◆ **Collected data**:
-----

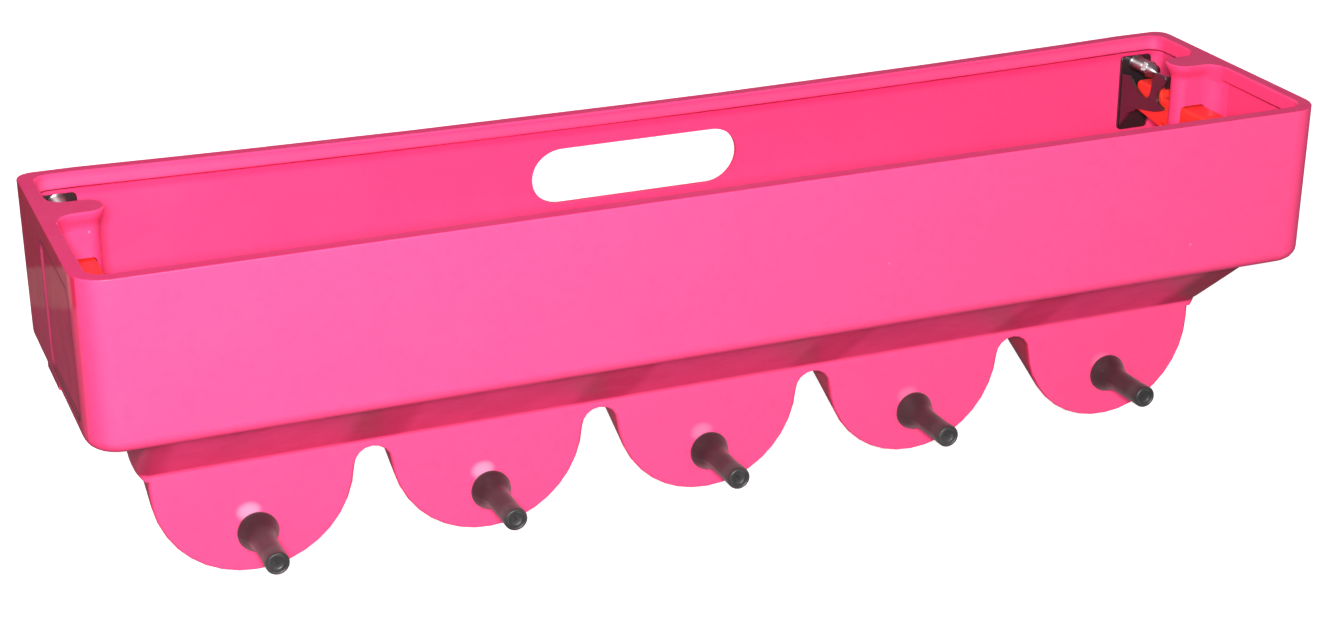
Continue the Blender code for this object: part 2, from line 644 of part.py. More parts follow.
def ear_outline():
    """(y, z) outline of one cheek: solid at the plate, a round bay, then an upright leg."""
    plate = BRACKET_FRONT + BRACKET / 2
    leg_front, leg_back = -EAR_FRONT, -EAR_FRONT + EAR_LEG
    top, toe, heel = RIM - BRACKET_TOP, RIM - EAR_TOE, RIM - EAR_HEEL
    centre = (leg_back + 0.002, RIM - EAR_BAY_CENTRE)
    bay_end = -math.degrees(math.asin((centre[1] - top) / EAR_BAY_RADIUS))
    points = [(plate, top)] + arc(centre, EAR_BAY_RADIUS, bay_end, -84, 9)
    points += [(leg_back, top - EAR_LEG), (leg_back - 0.001, top), (leg_front, top)]
    notch_top, notch_foot = top - 0.004, toe + 0.006
    for k in range(1, 6):
        part = k / 6
        dent = EAR_NOTCH * math.sin(math.pi * part)
        points.append((leg_front + dent, notch_top + (notch_foot - notch_top) * part))
    points += arc((leg_front + 0.003, toe + 0.003), 0.003, 180, 270, 3)
    slant = [(leg_back, toe - 0.0035), (-EAR_HEEL_BACK, heel), (-EAR_HEEL_BACK + 0.006, heel - 0.004)]
    points += slant + [(plate, RIM - BRACKET_FOOT + 0.003)]
    return points


def build_bracket(side, label, material):
    """Guide bracket: back plate, two braced ears and a header over the latch."""
    x = side * LATCH_X
    near, far = BRACKET_FRONT, BRACKET_FRONT + BRACKET
    plate = rounded_box(x - STRAP_WIDTH / 2, x + STRAP_WIDTH / 2, RIM - BRACKET_FOOT,
                        RIM - BRACKET_TOP, 0.003, 3)
    bracket = extrude_y(f"guide_bracket_{label}", plate, near, far)
    inner = GRIP_WIDTH / 2 + SIDE_PLAY
    for hand in (-1, 1):
        ends = sorted((x + hand * inner, x + hand * (inner + BRACKET)))
        join(bracket, extrude_x("ear", ear_outline(), *ends))
    top, low = RIM - BRACKET_TOP, RIM - BRACKET_TOP - HEADER_HEIGHT
    half = inner + BRACKET / 2
    header_outline = [(x - half, low), (x + half, low), (x + half, top - GAP), (x - half, top - GAP)]
    header = -EAR_FRONT + EAR_NOTCH
    join(bracket, extrude_y("header", header_outline, header, header + BRACKET))
    cut(bracket, blade_window("plate_window", side, near - WALL, far + WALL, SIDE_PLAY))
    hole = rod_y("plate_hole", STUD_RADIUS + HOLE_PLAY, x, RIM - STUD_BELOW_RIM,
                 near - WALL, far + WALL, 20)
    cut(bracket, hole)
    bracket.data.materials.clear()
    bracket.data.materials.append(material)


def build_washer(side, label, material):
    back, front = WASHER_FRONT + WASHER, WASHER_FRONT
    bore = STUD_RADIUS + HOLE_PLAY
    edge = WASHER / 4
    profile = [(bore, back), (WASHER_RADIUS, back), (WASHER_RADIUS, front + edge),
               (WASHER_RADIUS - edge, front), (bore, front)]
    washer = turn_about_y(f"washer_{label}", profile, side * LATCH_X, RIM - STUD_BELOW_RIM)
    washer.data.materials.append(material)


def build_sleeve(side, label, material):
    """Round spacer between the washer and the dome nut."""
    back, front = SLEEVE_FRONT + SLEEVE_LENGTH, SLEEVE_FRONT
    bore = STUD_RADIUS + HOLE_PLAY
    edge = 0.0008
    profile = [(bore, back), (SLEEVE_RADIUS - edge, back), (SLEEVE_RADIUS, back - edge),
               (SLEEVE_RADIUS, front + edge), (SLEEVE_RADIUS - edge, front), (bore, front)]
    sleeve = turn_about_y(f"spacer_sleeve_{label}", profile, side * LATCH_X, RIM - STUD_BELOW_RIM)
    sleeve.data.materials.append(material)


def build_dome_nut(side, label, material):
    """Hexagon with a domed cap and a blind bore for the stud."""
    x, z, back = side * LATCH_X, RIM - STUD_BELOW_RIM, NUT_SEAT
    corner = NUT_ACROSS_FLATS / math.sqrt(3)
    dome = NUT_ACROSS_FLATS / 2 * 0.94
    angles = [2 * math.pi * k / 24 for k in range(24)]

    def ring(y, radius, hexagon):
        points = []
        for angle in angles:
            flat = (angle + math.pi / 6) % (math.pi / 3) - math.pi / 6
            reach = min(corner, NUT_ACROSS_FLATS / 2 / math.cos(flat)) if hexagon else radius
            reach = min(reach, radius)
            points.append((x + reach * math.sin(angle), y, z + reach * math.cos(angle)))
        return points

    rings = [ring(back, corner * 0.93, True), ring(back - 0.0008, corner, True)]
    rings.append(ring(back - NUT_HEX + 0.0008, corner, True))
    rings.append(ring(back - NUT_HEX, corner * 0.93, True))
    for k in range(6):
        angle = math.radians(84 * k / 5)
        y = back - NUT_HEX - NUT_DOME * (DOME_SKIRT + (1 - DOME_SKIRT) * math.sin(angle))
        radius = dome * math.cos(angle)
        if k == 0:
            rings.append(ring(back - NUT_HEX - 0.0002, dome, False))
        rings.append(ring(y, radius, False))
    nut = loft(f"dome_nut_{label}", rings)
    cut(nut, rod_y("nut_bore", STUD_RADIUS + HOLE_PLAY, x, z, NUT_BORE_END, back + WALL, 20))
    nut.data.materials.clear()
    nut.data.materials.append(material)


def grip_ring(x, inset):
    """(y, z) side outline of the plastic grip, shrunk by an inset on its arrises."""
    front = COLUMN_NEAR - HANDLE_REACH
    round_end = (HANDLE_FOOT - HANDLE_TOP) / 2
    middle = RIM - (HANDLE_FOOT + HANDLE_TOP) / 2
    tail = -GRIP_BACK
    outline = arc((front + round_end, middle), round_end - inset, 270, 90, 10)
    outline += [
        (SHOULDER, RIM - HANDLE_TOP - inset),
        (SHOULDER + inset + HANDLE_CHAMFER / 2, RIM - GRIP_TOP - HANDLE_CHAMFER),
        (SHOULDER + HANDLE_CHAMFER * 1.5, RIM - GRIP_TOP - inset),
        (tail - HANDLE_CHAMFER, RIM - GRIP_TOP - inset),
        (tail - inset, RIM - GRIP_TOP - HANDLE_CHAMFER),
        (tail - inset, RIM - GRIP_TAIL_FOOT + HANDLE_CHAMFER),
        (tail - HANDLE_CHAMFER, RIM - GRIP_TAIL_FOOT + inset),
        (SHOULDER + HANDLE_CHAMFER, RIM - GRIP_FOOT + inset),
        (SHOULDER + inset, RIM - GRIP_FOOT + inset),
        (SHOULDER + inset, RIM - HANDLE_FOOT + inset),
    ]
    return [(x, y, z) for y, z in outline]


def build_grip(side, label, material):
    """Plastic pull of the latch, with a socket for the blade in its tail."""
    centre = side * LATCH_X
    half = GRIP_WIDTH / 2
    edge = HANDLE_CHAMFER / 2
    rings = [grip_ring(centre - half, edge), grip_ring(centre - half + edge, 0.0),
             grip_ring(centre + half - edge, 0.0), grip_ring(centre + half, edge)]
    grip = loft(f"latch_grip_{label}", rings)
    socket_front = -GRIP_BACK - BLADE_SOCKET
    cut(grip, blade_window("socket", side, socket_front, WALL, GAP))
    grip.data.materials.clear()
    grip.data.materials.append(material)


def build_blade(side, label, material):
    """Flat steel tongue that closes the hook under the rail."""
    front = -GRIP_BACK - BLADE_SOCKET + GAP
    top, low = RIM - BLADE_TOP, RIM - BLADE_TOP - BLADE_HEIGHT
    nose = 0.009
    outline = [(front, low), (BLADE_REACH - nose, low), (BLADE_REACH, low + nose),
               (BLADE_REACH, top - 0.002), (BLADE_REACH - 0.002, top), (front, top)]
    x = side * LATCH_X
    blade = extrude_x(f"latch_blade_{label}", outline, x - BLADE / 2, x + BLADE / 2)
    blade.data.materials.append(material)


def smooth_round_faces():
    """Round surfaces are shaded smooth and real edges stay sharp."""
    for thing in bpy.context.collection.objects:
        thing.data.shade_smooth()
        thing.data.set_sharp_from_angle(angle=math.radians(32))


def main():
    clear_scene()
    pink = make_material("pink_polyethylene", PINK, 0.38)
    rubber = make_material("black_rubber", RUBBER, 0.55)
    steel = make_material("black_steel", BLACK_STEEL, 0.30, 0.4)
    chrome = make_material("bright_chrome", CHROME, 0.12, 1.0)
    orange = make_material("orange_red_plastic", ORANGE_RED, 0.35)
    build_trough(pink)
    for index in range(POCKET_COUNT):
        build_teat(index, rubber)
    for side, label in ((-1, "left"), (1, "right")):
        build_hook(side, label, steel)
        build_bracket(side, label, steel)
        build_washer(side, label, chrome)
        build_sleeve(side, label, chrome)
        build_dome_nut(side, label, chrome)
        build_grip(side, label, orange)
        build_blade(side, label, steel)
    smooth_round_faces()


main()
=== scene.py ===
"""Looks of the multi-teat milk feeder: finishes, fine pieces, studio light and camera.

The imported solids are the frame. The trough, hooks, latch grips and blades keep their solids
and get softened edges and a finish. The teats, guide brackets, washers, spacers and dome nuts
are modelled again here in finer detail, in the place of their solids.
Metres throughout, in the same frame as the solids: -Y is the front and +Z is up.
"""
import math

import bmesh
import bpy
from mathutils import Matrix, Vector


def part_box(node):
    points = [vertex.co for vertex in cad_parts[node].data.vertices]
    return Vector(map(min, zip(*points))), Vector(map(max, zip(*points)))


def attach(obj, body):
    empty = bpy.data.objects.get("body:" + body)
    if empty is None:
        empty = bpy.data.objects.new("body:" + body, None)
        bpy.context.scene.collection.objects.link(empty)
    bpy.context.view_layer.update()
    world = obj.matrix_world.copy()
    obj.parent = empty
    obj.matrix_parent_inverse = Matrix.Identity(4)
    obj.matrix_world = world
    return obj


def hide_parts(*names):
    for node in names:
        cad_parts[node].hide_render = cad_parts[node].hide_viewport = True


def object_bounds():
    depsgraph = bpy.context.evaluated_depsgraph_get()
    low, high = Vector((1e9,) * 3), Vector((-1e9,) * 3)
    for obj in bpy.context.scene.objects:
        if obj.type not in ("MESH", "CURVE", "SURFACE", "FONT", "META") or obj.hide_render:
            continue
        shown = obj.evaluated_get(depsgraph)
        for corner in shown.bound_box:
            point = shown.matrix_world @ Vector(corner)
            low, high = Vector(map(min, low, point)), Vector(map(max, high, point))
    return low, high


# The photograph's camera
IMAGE_WIDTH = 1339             # pixels
FOCAL_LENGTH = 2566.4          # pixels
SENSOR = 36.0                  # millimetres
CAMERA_PLACE = Vector((-0.7382, -1.8568, 0.7447))
CAMERA_YAW = math.radians(22.458)
CAMERA_PITCH = math.radians(22.413)

# Light: one soft flash over the camera, a weak fill that is weaker still from below, and a
# fill for the back
FLASH_PLACE = (-0.77, -1.93, 0.86)
FLASH_AIM = (0.0, -0.12, 0.0)
FLASH_SIZE = 0.28
FLASH_POWER = 84.0
FILL = 0.33
FILL_BELOW = 0.19
REAR_PLACE = (1.30, 4.10, 1.10)
REAR_AIM = (0.0, 0.0, 0.0)
REAR_SIZE = 1.6
REAR_POWER = 100.0

# Floor, and the wall that it rises into
FLOOR_DROP = 0.004             # under the lowest pocket
FLOOR_GLOW = 0.60              # it glows a little, as a light table does
FLOOR_INNER = 0.4              # radius of the flat disc in its middle
FLOOR_RADIUS = 4.4
FLOOR_SIDES = 64
WALL_CURVE = 1.5
WALL_CURVE_STEPS = 8
WALL_TOP = 9.0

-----

Only the lines from the line with "outline = [(front, low), (BLADE_REACH" to the line with "bpy.context.scene.collection.objects.link(empty)", inclusive, are to be printed, exactly as they appear.

◆ **Written reply**:
    outline = [(front, low), (BLADE_REACH - nose, low), (BLADE_REACH, low + nose),
               (BLADE_REACH, top - 0.002), (BLADE_REACH - 0.002, top), (front, top)]
    x = side * LATCH_X
    blade = extrude_x(f"latch_blade_{label}", outline, x - BLADE / 2, x + BLADE / 2)
    blade.data.materials.append(material)


def smooth_round_faces():
    """Round surfaces are shaded smooth and real edges stay sharp."""
    for thing in bpy.context.collection.objects:
        thing.data.shade_smooth()
        thing.data.set_sharp_from_angle(angle=math.radians(32))


def main():
    clear_scene()
    pink = make_material("pink_polyethylene", PINK, 0.38)
    rubber = make_material("black_rubber", RUBBER, 0.55)
    steel = make_material("black_steel", BLACK_STEEL, 0.30, 0.4)
    chrome = make_material("bright_chrome", CHROME, 0.12, 1.0)
    orange = make_material("orange_red_plastic", ORANGE_RED, 0.35)
    build_trough(pink)
    for index in range(POCKET_COUNT):
        build_teat(index, rubber)
    for side, label in ((-1, "left"), (1, "right")):
        build_hook(side, label, steel)
        build_bracket(side, label, steel)
        build_washer(side, label, chrome)
        build_sleeve(side, label, chrome)
        build_dome_nut(side, label, chrome)
        build_grip(side, label, orange)
        build_blade(side, label, steel)
    smooth_round_faces()


main()
=== scene.py ===
"""Looks of the multi-teat milk feeder: finishes, fine pieces, studio light and camera.

The imported solids are the frame. The trough, hooks, latch grips and blades keep their solids
and get softened edges and a finish. The teats, guide brackets, washers, spacers and dome nuts
are modelled again here in finer detail, in the place of their solids.
Metres throughout, in the same frame as the solids: -Y is the front and +Z is up.
"""
import math

import bmesh
import bpy
from mathutils import Matrix, Vector


def part_box(node):
    points = [vertex.co for vertex in cad_parts[node].data.vertices]
    return Vector(map(min, zip(*points))), Vector(map(max, zip(*points)))


def attach(obj, body):
    empty = bpy.data.objects.get("body:" + body)
    if empty is None:
        empty = bpy.data.objects.new("body:" + body, None)
        bpy.context.scene.collection.objects.link(empty)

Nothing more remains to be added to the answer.